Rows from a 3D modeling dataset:
┄┄┄┄┄┄┄┄┄┄┄┄┄┄┄┄┄┄┄┄

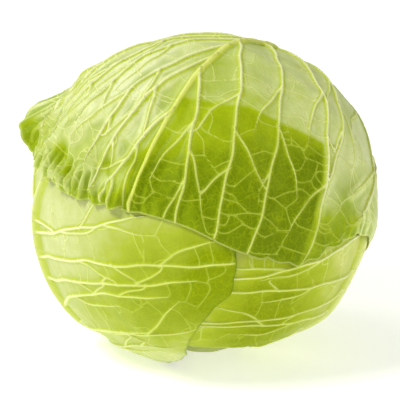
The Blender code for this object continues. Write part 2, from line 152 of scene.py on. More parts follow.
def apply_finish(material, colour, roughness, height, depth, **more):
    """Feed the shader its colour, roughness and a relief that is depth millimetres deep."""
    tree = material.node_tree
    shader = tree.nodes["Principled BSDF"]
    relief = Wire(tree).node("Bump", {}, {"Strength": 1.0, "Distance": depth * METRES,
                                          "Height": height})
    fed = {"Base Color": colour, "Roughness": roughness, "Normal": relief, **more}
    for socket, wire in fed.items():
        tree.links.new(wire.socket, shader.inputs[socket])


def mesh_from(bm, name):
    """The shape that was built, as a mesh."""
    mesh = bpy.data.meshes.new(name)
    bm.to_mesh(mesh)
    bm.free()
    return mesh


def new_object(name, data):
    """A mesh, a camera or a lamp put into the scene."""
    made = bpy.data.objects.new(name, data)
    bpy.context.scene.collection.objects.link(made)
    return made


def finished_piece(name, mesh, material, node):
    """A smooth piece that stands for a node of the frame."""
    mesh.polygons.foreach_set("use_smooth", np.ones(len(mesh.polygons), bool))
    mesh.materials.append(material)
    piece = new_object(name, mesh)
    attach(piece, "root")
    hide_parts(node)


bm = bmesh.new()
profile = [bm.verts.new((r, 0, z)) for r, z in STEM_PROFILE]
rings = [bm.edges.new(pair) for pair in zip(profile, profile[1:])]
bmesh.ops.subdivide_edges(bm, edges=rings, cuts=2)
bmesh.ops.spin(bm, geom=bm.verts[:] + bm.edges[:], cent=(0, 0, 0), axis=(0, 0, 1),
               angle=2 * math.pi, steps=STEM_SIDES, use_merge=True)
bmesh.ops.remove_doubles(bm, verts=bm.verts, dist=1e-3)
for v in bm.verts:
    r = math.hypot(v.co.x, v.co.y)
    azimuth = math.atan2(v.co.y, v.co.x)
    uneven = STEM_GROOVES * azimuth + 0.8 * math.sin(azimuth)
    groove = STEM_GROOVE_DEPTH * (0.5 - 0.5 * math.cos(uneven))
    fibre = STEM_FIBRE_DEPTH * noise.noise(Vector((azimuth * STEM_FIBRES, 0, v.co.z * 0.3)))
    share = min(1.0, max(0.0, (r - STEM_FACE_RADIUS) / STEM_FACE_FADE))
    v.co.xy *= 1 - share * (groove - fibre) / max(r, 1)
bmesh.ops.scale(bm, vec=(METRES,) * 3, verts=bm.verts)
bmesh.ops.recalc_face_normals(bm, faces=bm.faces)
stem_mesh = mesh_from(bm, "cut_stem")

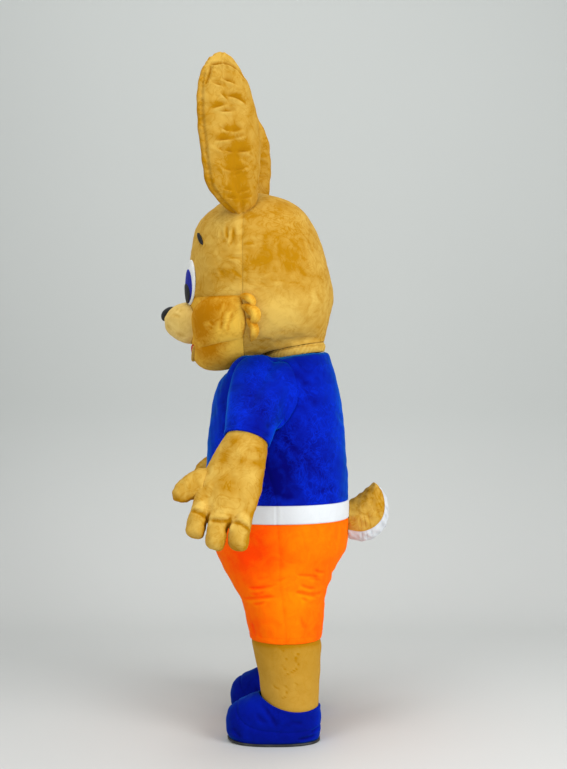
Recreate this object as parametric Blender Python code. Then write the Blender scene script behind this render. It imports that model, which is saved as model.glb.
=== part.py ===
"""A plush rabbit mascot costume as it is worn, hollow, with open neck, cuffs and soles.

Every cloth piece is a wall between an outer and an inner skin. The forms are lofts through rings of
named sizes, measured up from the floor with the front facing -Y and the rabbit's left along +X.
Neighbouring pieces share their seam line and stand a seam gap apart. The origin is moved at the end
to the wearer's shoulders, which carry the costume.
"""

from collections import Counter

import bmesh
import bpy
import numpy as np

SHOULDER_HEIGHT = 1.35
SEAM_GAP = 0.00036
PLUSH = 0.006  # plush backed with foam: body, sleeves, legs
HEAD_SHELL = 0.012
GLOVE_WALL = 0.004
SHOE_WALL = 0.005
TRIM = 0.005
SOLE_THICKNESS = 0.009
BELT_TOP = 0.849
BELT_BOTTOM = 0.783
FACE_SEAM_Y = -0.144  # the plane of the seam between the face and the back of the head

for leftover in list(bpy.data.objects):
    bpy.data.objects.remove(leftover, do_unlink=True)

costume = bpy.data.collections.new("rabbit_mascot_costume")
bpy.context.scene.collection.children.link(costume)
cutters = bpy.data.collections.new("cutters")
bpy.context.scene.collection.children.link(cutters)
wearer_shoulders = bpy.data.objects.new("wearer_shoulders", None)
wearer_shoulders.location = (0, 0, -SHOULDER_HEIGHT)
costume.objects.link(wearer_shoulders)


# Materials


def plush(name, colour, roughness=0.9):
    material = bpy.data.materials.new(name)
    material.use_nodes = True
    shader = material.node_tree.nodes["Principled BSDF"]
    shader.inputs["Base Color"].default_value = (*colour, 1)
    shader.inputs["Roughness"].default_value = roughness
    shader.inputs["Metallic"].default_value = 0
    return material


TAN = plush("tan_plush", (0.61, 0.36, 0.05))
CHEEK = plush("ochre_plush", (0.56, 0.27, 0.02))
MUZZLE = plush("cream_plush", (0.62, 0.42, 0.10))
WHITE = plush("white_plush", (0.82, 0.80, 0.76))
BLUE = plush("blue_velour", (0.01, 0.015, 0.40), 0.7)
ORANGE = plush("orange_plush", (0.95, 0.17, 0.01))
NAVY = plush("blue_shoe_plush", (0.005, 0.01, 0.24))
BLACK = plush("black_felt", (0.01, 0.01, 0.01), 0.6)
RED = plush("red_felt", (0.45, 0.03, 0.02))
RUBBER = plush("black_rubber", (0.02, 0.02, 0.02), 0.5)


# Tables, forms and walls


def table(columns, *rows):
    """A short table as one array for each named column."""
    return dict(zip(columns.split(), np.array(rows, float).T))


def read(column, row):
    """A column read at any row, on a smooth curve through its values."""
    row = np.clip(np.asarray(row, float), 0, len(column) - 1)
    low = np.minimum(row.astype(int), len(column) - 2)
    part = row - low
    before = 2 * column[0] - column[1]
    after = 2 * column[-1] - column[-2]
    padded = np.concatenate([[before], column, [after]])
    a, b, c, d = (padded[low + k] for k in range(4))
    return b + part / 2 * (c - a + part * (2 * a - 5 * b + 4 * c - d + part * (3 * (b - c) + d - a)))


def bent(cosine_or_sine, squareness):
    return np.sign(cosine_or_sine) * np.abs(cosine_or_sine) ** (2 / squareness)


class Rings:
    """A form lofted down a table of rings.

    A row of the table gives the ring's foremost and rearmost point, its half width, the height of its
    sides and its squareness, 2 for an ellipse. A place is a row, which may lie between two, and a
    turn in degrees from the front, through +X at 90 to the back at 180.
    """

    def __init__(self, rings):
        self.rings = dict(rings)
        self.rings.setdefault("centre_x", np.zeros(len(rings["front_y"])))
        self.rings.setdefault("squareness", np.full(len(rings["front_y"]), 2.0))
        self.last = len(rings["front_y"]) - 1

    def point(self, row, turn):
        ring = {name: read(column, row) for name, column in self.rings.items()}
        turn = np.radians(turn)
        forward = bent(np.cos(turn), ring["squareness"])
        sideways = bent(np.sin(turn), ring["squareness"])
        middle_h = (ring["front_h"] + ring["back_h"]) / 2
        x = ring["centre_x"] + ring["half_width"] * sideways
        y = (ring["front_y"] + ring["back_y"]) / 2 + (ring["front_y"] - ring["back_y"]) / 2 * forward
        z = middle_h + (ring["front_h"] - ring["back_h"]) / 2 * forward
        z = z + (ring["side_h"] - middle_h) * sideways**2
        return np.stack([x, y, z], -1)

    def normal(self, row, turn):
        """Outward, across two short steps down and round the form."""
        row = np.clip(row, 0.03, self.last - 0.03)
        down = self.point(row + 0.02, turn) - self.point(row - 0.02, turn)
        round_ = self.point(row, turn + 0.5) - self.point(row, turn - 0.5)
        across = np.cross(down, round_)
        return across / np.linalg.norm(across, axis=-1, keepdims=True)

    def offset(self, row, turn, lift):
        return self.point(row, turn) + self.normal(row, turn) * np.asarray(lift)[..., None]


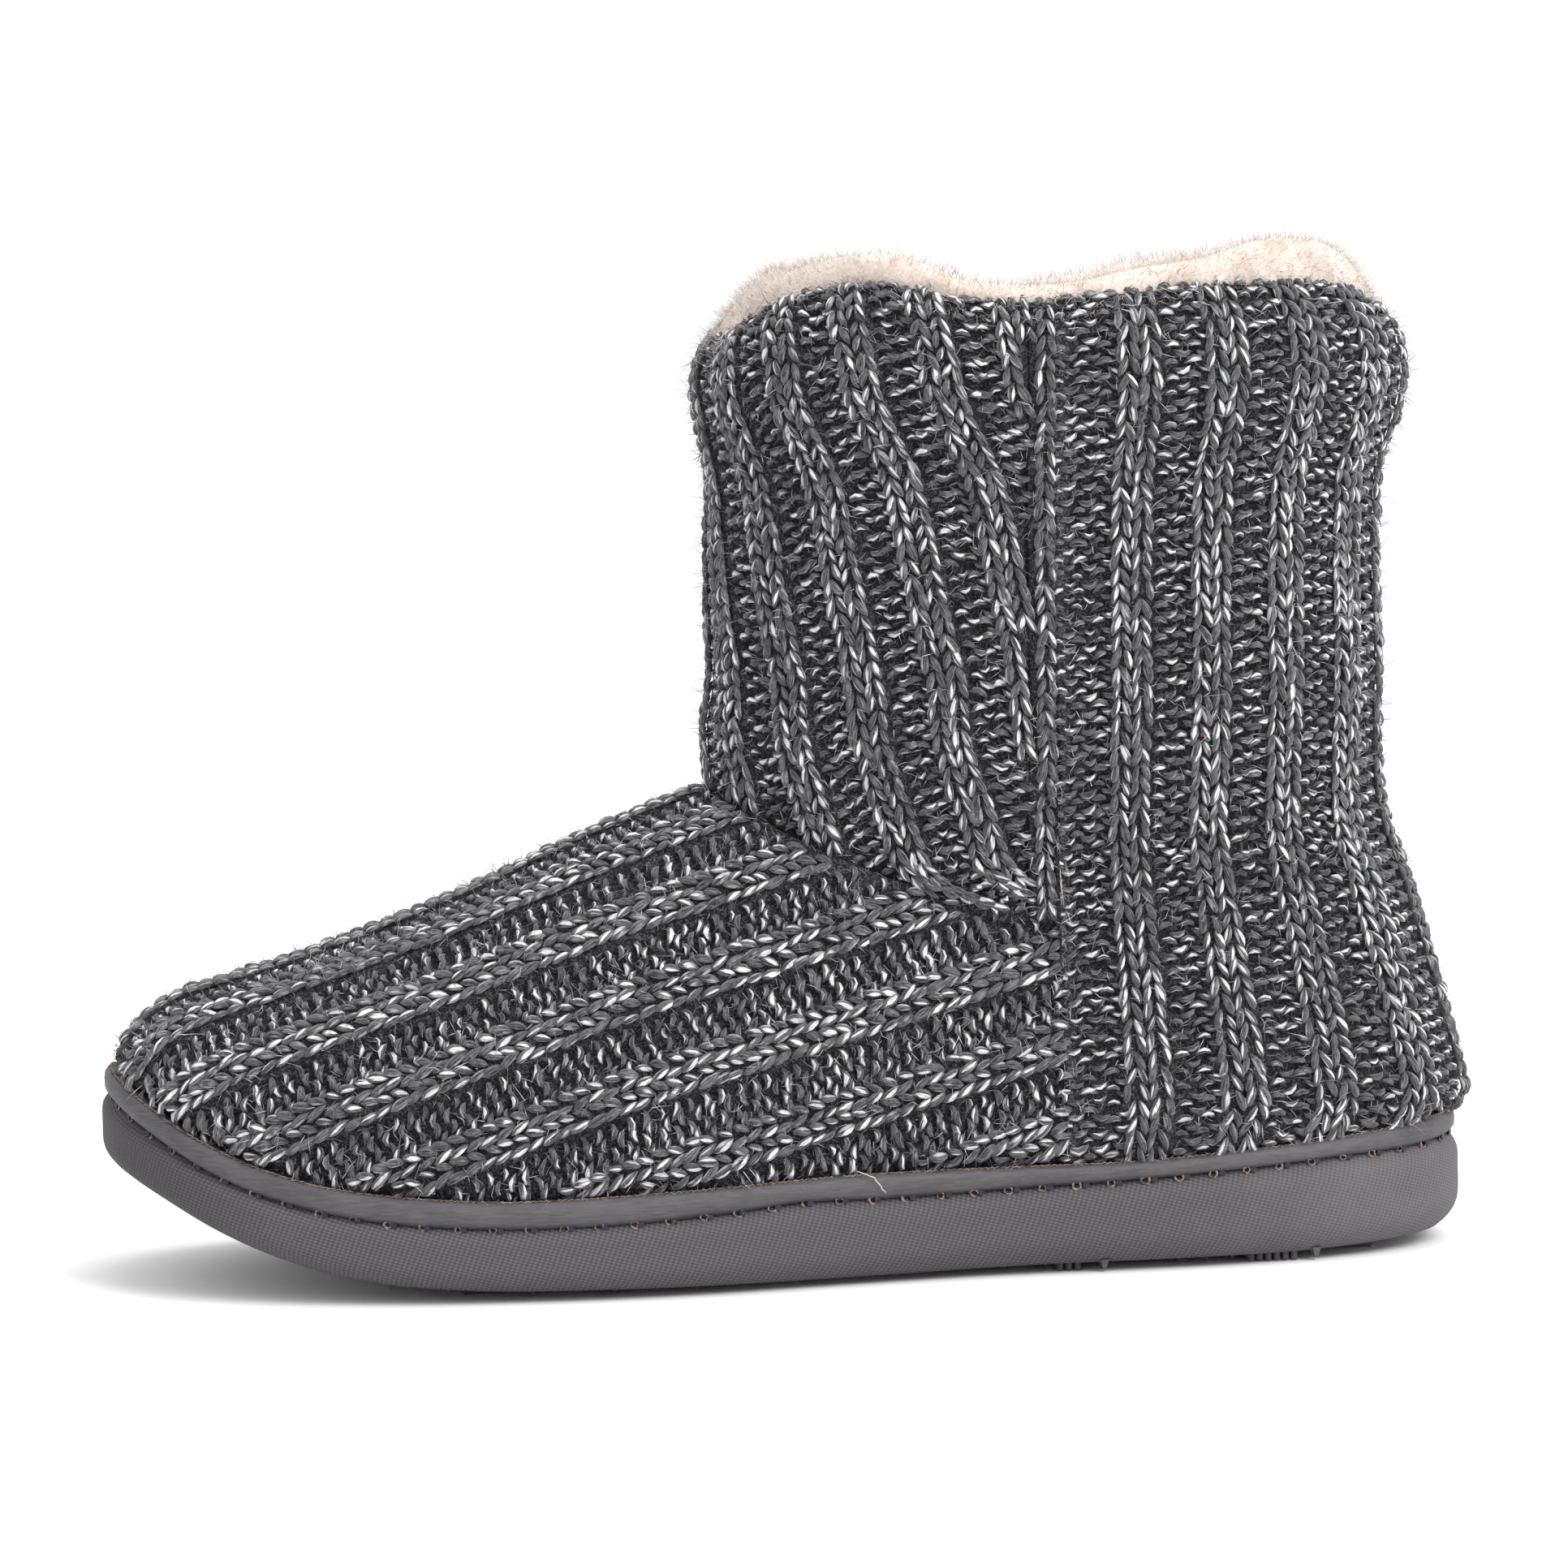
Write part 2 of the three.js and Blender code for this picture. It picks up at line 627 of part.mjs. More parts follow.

┄┄┄┄┄┄┄┄┄┄┄┄┄┄┄┄┄┄┄┄

# Goal
Reproduce, please, the lines of the material from its first line down to the line containing "tree.links.new(wire.socket, shader.inputs[socket])", keeping both ends and nothing beyond them.

# Completed task
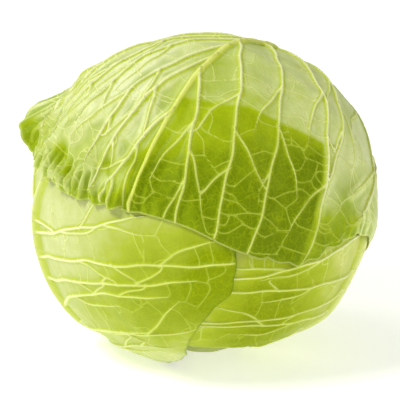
The Blender code for this object continues. Write part 2, from line 152 of scene.py on. More parts follow.
def apply_finish(material, colour, roughness, height, depth, **more):
    """Feed the shader its colour, roughness and a relief that is depth millimetres deep."""
    tree = material.node_tree
    shader = tree.nodes["Principled BSDF"]
    relief = Wire(tree).node("Bump", {}, {"Strength": 1.0, "Distance": depth * METRES,
                                          "Height": height})
    fed = {"Base Color": colour, "Roughness": roughness, "Normal": relief, **more}
    for socket, wire in fed.items():
        tree.links.new(wire.socket, shader.inputs[socket])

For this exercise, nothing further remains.